→ Data:
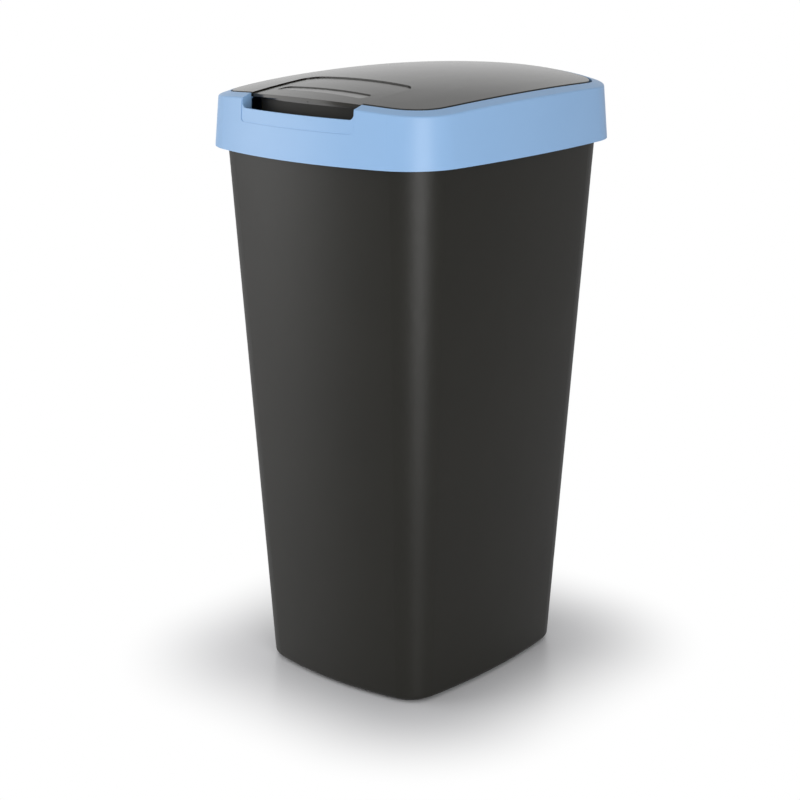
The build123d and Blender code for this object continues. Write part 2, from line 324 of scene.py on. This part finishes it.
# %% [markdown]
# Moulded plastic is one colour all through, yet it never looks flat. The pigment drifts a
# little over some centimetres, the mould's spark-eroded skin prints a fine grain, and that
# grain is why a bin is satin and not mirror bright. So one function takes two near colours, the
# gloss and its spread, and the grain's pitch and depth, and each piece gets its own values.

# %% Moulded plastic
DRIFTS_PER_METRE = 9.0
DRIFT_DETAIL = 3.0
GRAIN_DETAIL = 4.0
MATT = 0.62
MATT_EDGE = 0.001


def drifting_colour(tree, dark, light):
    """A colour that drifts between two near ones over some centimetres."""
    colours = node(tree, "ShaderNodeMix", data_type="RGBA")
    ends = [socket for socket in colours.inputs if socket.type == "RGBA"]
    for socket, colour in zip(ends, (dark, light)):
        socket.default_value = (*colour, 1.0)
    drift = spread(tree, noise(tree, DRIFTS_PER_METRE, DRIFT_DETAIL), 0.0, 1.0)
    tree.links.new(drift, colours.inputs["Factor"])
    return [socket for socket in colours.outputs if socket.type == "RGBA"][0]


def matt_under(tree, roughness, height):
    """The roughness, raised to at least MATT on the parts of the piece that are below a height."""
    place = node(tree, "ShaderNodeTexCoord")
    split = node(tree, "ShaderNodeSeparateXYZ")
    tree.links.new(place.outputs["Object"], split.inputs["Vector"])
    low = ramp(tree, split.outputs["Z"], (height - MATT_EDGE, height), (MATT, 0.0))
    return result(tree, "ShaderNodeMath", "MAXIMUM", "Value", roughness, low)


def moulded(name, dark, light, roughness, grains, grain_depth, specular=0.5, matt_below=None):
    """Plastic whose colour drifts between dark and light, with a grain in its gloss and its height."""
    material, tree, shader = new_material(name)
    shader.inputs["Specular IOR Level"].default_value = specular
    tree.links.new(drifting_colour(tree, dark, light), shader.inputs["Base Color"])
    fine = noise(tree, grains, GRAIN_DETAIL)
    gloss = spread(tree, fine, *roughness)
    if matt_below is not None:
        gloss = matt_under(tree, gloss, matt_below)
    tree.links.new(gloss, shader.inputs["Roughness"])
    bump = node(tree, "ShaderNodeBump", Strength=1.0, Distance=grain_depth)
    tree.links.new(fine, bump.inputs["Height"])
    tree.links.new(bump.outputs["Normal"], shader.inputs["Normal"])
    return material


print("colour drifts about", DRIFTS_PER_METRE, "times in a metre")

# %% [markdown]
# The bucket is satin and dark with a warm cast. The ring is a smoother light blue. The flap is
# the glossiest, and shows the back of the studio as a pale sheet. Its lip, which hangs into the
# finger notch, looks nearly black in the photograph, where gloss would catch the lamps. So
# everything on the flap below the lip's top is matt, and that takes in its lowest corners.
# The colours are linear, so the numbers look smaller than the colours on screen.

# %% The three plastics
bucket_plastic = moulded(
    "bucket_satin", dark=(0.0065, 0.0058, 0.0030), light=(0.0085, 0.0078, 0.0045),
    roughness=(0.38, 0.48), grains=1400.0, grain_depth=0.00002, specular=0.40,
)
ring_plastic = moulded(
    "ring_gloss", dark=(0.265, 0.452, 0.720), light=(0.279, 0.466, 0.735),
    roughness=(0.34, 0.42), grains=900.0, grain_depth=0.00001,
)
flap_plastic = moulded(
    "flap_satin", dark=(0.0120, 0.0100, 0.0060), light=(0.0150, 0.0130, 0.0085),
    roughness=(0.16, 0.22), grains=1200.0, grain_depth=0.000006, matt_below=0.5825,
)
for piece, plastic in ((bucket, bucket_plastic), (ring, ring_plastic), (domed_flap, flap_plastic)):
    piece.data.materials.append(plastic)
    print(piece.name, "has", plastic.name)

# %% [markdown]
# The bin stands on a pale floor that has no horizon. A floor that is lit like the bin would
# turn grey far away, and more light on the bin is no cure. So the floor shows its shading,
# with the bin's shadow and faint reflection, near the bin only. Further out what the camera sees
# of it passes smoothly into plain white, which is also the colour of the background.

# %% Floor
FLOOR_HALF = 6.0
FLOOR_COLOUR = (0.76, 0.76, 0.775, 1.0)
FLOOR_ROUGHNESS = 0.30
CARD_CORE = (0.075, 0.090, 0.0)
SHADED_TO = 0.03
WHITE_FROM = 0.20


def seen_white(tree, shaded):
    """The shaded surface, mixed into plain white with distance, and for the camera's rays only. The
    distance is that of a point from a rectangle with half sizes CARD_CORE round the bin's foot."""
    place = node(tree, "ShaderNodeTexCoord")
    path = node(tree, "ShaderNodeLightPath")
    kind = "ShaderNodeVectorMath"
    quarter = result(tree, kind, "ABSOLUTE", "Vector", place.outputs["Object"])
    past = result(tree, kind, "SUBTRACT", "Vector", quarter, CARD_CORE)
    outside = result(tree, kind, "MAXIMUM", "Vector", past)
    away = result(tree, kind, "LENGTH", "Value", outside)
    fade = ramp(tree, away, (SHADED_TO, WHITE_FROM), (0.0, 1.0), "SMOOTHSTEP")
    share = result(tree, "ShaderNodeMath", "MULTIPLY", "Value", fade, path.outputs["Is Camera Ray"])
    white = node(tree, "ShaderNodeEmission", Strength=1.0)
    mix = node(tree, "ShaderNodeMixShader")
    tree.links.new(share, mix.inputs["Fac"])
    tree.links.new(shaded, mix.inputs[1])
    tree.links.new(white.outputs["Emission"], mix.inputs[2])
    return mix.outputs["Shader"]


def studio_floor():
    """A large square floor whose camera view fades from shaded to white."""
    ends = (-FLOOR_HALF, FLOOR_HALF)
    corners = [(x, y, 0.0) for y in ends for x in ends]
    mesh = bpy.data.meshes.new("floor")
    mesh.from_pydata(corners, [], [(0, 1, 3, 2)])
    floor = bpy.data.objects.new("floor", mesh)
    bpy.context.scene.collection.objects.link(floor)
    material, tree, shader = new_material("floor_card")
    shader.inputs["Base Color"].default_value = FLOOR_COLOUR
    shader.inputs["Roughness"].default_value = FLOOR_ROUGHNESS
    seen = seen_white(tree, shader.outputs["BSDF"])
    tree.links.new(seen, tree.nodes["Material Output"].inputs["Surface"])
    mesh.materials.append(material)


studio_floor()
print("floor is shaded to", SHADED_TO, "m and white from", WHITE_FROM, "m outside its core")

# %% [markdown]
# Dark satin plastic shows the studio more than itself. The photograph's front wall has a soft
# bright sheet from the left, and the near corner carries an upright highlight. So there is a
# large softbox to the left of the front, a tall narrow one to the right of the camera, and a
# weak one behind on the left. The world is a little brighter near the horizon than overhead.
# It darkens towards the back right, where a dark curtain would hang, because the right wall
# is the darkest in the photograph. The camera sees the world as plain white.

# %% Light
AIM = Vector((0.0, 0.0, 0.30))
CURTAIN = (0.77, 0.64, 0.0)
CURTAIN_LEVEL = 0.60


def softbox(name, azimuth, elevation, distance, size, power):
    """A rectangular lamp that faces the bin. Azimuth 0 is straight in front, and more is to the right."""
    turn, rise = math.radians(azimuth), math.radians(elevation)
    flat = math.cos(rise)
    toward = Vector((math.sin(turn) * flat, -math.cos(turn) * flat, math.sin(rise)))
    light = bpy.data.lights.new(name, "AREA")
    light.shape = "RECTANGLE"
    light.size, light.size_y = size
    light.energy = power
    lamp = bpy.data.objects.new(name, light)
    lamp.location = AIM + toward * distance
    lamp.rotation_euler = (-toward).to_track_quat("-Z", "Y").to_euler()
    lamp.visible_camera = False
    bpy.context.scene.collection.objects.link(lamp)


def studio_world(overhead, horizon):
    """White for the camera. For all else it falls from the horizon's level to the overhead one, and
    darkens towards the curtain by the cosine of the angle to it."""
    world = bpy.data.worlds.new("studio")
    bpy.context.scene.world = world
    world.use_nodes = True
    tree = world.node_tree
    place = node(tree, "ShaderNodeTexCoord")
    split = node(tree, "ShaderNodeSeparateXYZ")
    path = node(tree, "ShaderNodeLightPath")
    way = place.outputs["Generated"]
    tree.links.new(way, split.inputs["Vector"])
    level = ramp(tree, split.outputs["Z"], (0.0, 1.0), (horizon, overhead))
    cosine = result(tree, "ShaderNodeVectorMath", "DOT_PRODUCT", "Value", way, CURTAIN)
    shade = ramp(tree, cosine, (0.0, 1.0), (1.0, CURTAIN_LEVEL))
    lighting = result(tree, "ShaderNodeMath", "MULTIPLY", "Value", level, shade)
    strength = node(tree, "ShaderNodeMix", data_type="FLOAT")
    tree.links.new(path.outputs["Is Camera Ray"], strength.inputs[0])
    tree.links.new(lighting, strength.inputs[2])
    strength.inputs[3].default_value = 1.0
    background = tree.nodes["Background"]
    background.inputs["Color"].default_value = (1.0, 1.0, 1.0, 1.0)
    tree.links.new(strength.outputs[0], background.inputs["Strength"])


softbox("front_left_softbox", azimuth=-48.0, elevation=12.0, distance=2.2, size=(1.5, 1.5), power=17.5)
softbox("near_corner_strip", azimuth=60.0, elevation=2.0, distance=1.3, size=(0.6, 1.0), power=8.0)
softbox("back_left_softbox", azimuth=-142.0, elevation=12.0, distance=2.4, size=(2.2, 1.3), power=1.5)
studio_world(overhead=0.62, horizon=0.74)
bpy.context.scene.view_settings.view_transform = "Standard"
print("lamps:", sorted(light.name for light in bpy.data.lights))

→ What the exercise asks: In this exercise, copy only the lines from the opening line of the material through the line where "# gloss and" appears.

→ Task result:
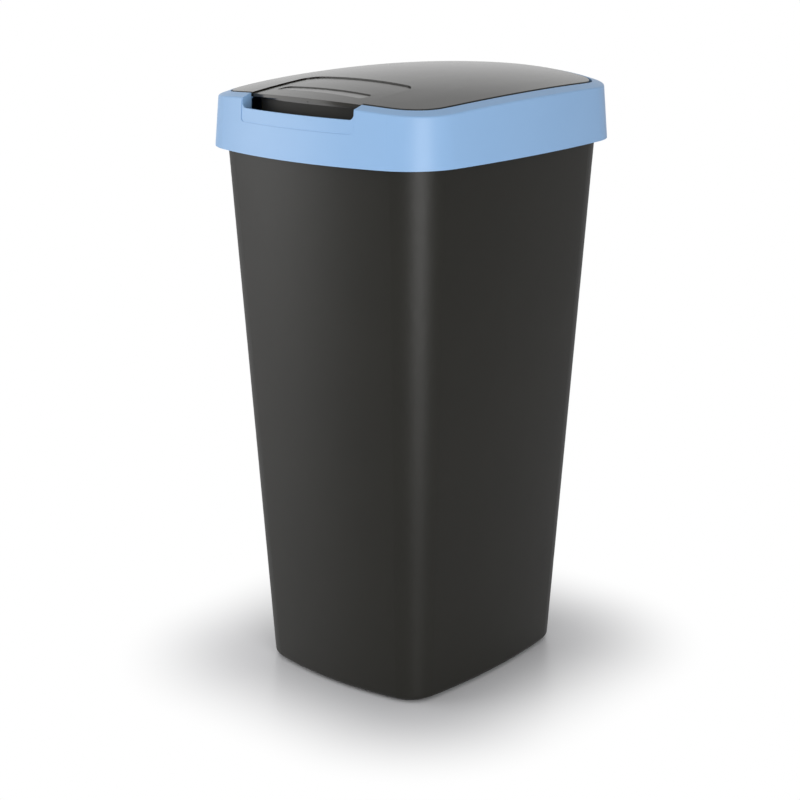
The build123d and Blender code for this object continues. Write part 2, from line 324 of scene.py on. This part finishes it.
# %% [markdown]
# Moulded plastic is one colour all through, yet it never looks flat. The pigment drifts a
# little over some centimetres, the mould's spark-eroded skin prints a fine grain, and that
# grain is why a bin is satin and not mirror bright. So one function takes two near colours, the
# gloss and its spread, and the grain's pitch and depth, and each piece gets its own values.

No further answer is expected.